Last week’s declines in the rand and lira were more than 2 1/2 times their normal trading ranges, which statistically occurs about 3 percent of the time, according to data compiled by Bloomberg. JPMorgan Chase & Co.’s Emerging-Market Volatility Index, which measures investor expectations of price swings, jumped to 9.8 percent on Jan. 24, from 8.6 percent a week earlier, the biggest increase since June.
Even so, declines like last week’s aren’t so unusual in emerging-market foreign exchange.
Bloomberg’s currencies index is down 2.6 percent over the past month, compared with a 3.7 percent drop in May, when the Fed signaled it could pare the bond purchases that have helped fuel global investment.
The gauge fell 2.4 percent in August on speculation tapering was about to start.
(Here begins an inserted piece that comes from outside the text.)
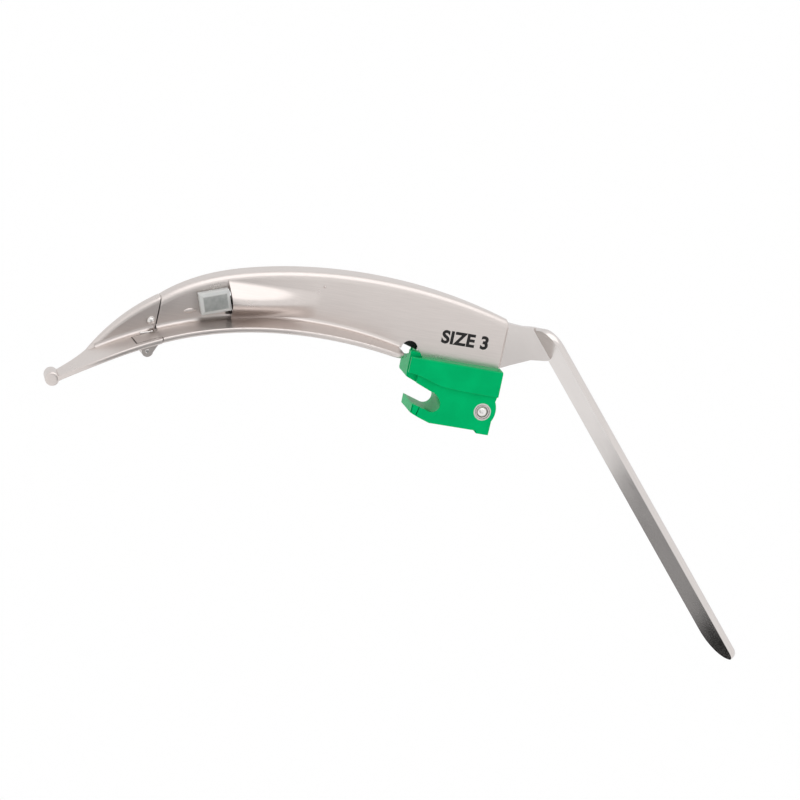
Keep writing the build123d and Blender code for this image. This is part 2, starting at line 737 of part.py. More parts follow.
for screw_name, screw_place in zip(("block_screw_front", "block_screw_rear"), SADDLE_SCREWS):
    with BuildPart() as screw:
        with BuildSketch(at_y(SADDLE_HALF - 0.1)):
            with Locations(screw_place):
                Circle(1.5)
        extrude(amount=SADDLE_HALF - BLOCK_HALF - 0.1)
        with BuildSketch(at_y(SADDLE_HALF - 0.1)):
            with Locations(screw_place):
                Rectangle(3.2, 0.45)
        extrude(amount=0.4, mode=Mode.SUBTRACT)
    hand_in(screw, screw_name)

# Detents: a steel sleeve through the block, two balls and the spring between them.
with BuildPart() as detent_sleeve:
    with BuildSketch(at_y(BLOCK_HALF)):
        with Locations(DETENT):
            Circle(SLEEVE_R)
            Circle(BALL_SEAT, mode=Mode.SUBTRACT)
    extrude(amount=2 * BLOCK_HALF)
hand_in(detent_sleeve, "detent_sleeve")

BALL_Y = BLOCK_HALF + BALL_OUT - BALL_R
for side, ball_name in ((-1, "detent_ball_near"), (1, "detent_ball_far")):
    with BuildPart(Plane(origin=(DETENT[0], side * BALL_Y, DETENT[1]), z_dir=(0, -side, 0))) as ball:
        Sphere(BALL_R)
    hand_in(ball, ball_name)

SPRING_BORE = 0.8
with BuildPart() as detent_spring:
    spring_half = BALL_Y - sqrt(BALL_R ** 2 - SPRING_BORE ** 2) - 0.02
    with BuildSketch(at_y(spring_half)):
        with Locations(DETENT):
            Circle(SPRING_BORE + 0.5)
            Circle(SPRING_BORE, mode=Mode.SUBTRACT)
    extrude(amount=2 * spring_half)
hand_in(detent_spring, "detent_spring")

with BuildPart() as inlet_ferrule:
    with BuildSketch(Plane.XY.offset(-5.5)):
        with Locations(INLET):
            Circle(INLET_R)
            Circle(INLET_R - 0.5, mode=Mode.SUBTRACT)
    extrude(amount=8.3)
hand_in(inlet_ferrule, "inlet_ferrule")

with BuildPart() as inlet_fibre:
    with BuildSketch(Plane.XY.offset(-5.3)):
        with Locations(INLET):
            Circle(INLET_R - 0.5)
    extrude(amount=8.1)
hand_in(inlet_fibre, "inlet_fibre")
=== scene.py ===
# %% [markdown]
# # A laryngoscope blade with a levering tip
#
# The object is the blade unit of a laryngoscope: a curved, formed steel blade with a hinged tip, a long
# lever that flexes the tip, a green block that hooks onto a handle, and a glass light outlet beside the
# web. The CAD model gives every piece its place and every joint its motion. This lesson gives the
# pieces their looks, and shows how each is modelled and finished.

# %% Load the frame
import math

import bpy
from mathutils import Matrix, Vector


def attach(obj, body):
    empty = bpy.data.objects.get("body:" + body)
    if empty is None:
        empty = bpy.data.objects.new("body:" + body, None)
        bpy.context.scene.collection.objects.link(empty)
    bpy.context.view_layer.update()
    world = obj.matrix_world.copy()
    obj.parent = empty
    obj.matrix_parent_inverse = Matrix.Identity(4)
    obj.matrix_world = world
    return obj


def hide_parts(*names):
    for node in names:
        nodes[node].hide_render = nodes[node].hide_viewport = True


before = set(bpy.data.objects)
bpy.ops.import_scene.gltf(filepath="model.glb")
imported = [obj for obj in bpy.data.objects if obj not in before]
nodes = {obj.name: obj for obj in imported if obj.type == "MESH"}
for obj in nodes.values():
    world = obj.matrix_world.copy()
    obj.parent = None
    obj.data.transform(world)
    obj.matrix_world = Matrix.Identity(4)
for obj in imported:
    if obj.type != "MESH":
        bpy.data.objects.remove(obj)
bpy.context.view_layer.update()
MM = 0.001

# %% [markdown]
# ## The camera
#
# A very long lens, far away, flattens perspective, which suits a small instrument. The camera stands a
# little to the left and a little above, and is rolled, so that the lever hangs from upper left to lower
# right in the picture.

# %% Place the camera
AZIMUTH, ELEVATION, ROLL = math.radians(-14.5), math.radians(11.5), math.radians(12.2)
LOOK_AT = Vector((-8.0, 0.0, -1.67)) * MM
LENS, SENSOR = 1500.0, 36.0
FRAME_WIDTH = 231.9 * MM

to_camera = Vector((
    math.sin(AZIMUTH) * math.cos(ELEVATION),
    -math.cos(AZIMUTH) * math.cos(ELEVATION),
    math.sin(ELEVATION),
))
level_right = Vector((math.cos(AZIMUTH), math.sin(AZIMUTH), 0.0))
level_up = to_camera.cross(level_right)
right = level_right * math.cos(ROLL) + level_up * math.sin(ROLL)
up = level_up * math.cos(ROLL) - level_right * math.sin(ROLL)
distance = FRAME_WIDTH * LENS / SENSOR

camera_data = bpy.data.cameras.new("studio_camera")
camera_data.lens = LENS
camera_data.sensor_width = SENSOR
camera_data.clip_end = 100.0
camera = bpy.data.objects.new("studio_camera", camera_data)
bpy.context.scene.collection.objects.link(camera)
camera.matrix_world = Matrix.Translation(LOOK_AT + to_camera * distance) @ Matrix((
    right, up, to_camera
)).transposed().to_4x4()
bpy.context.scene.camera = camera
print("camera", round(distance, 2), "m away")

# %% [markdown]
# ## Colours and nodes
#
# Colours are picked as sRGB hex values, as in a paint chart, but shaders work in linear light, so one
# function converts them. A second small function adds any node with its settings and its links, so that
# each material below reads as a list of what it is made of.


# %% Helpers for materials
def hex_colour(code):
    """An sRGB hex colour as linear RGBA."""
    values = [int(code[i:i + 2], 16) / 255 for i in (1, 3, 5)]
    linear = [v / 12.92 if v <= 0.04045 else ((v + 0.055) / 1.055) ** 2.4 for v in values]
    return (*linear, 1.0)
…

The current slump coincides with concerns the Fed will quicken the pace of withdrawal at its Jan. 28-29 meeting, after it finally confirmed in December that bond purchases would be cut from $85 billion starting this month.
Thomas Kressin, the head of European foreign-exchange at Pacific Investment Management Co. in Munich, said that once the initial rout is over, currencies including the Mexican peso will recover as investors pick winners and losers.
“It’s a stampede at the moment, so investors didn’t differentiate between quality names and low quality,” Kressin said Jan. 24 by phone. “Once the risk-aversion abates, I think people will start to differentiate again.”
Others say the declines are sowing the seeds of further problems for developing nations.
Weaker currencies will push up overseas debt payments for companies, damping the outlook for their economies, Rashique Rahman, the New York-based co-head of foreign-exchange and emerging-market strategy at Morgan Stanley, said Jan. 23.
“With currency weakness being primarily led by capital outflows, the associated weakness in growth could lead to a reassessment of fiscal health,” Rahman said in a note. “This, in our view, is the next stage in the cycle for EM.”